9. Stand up for your team

Nothing chips away at a leader’s reputation more than the feeling that they are willing to throw their team under the bus. You must be able to advocate for the people you lead. This doesn’t mean shielding them when they’ve done something wrong – it means standing up for what you know is right. Leaders who support and fight for their teams – even sticking their own necks out for them – command loyalty and respect.

10. Don’t pass on the problem

If you are struggling with a rude team member, don’t shy away from the issue and simply move them to a different department or location. That doesn’t resolve the problem; it simply passes it along to someone else. Ongoing disrespect calls for an honest, direct conversation – in private, of course. Make it clear to the concerned individual that their behaviour is not in keeping with Godrej values and that something needs to change.

One final note: respect is a two-way street. If you want others to respect you, you have to first respect them.

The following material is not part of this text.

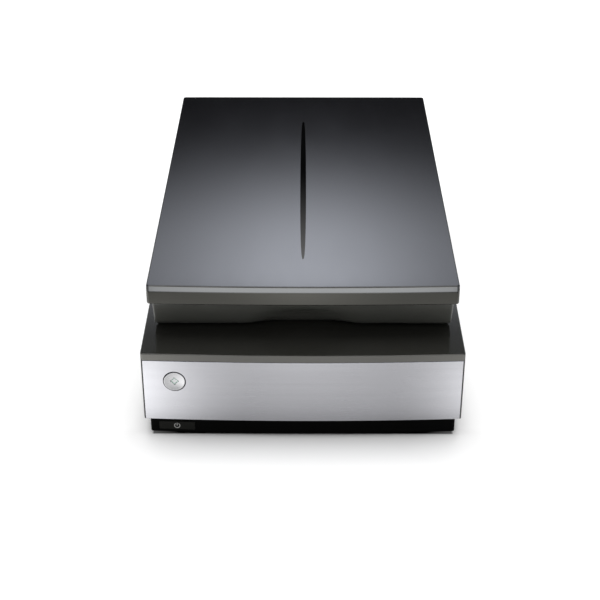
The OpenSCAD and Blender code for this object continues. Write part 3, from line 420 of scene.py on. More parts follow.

If you want to earn the respect of the organisation, in turn, you have to also commit to giving your best.

Arguably, showing respect is one the toughest of all our values to live up to because there can be so many shades of grey. And it will require us to constantly learn and adapt to become better at. So, do write in with your thoughts. As always, I look forward to your perspectives.

Comments

  • Sunita Devrani says:

    Great one. Explains the value really well. Thanks.

  • Bharathi says:

    Dear Sir,

    Perfect post for my current situation. But I have a concern with point number 10. Kindly advise, what am I supposed to do when a lethargic (but not rude) team member does not change his/her behaviour upon my repeated indirect or direct conversations, in public as well as private?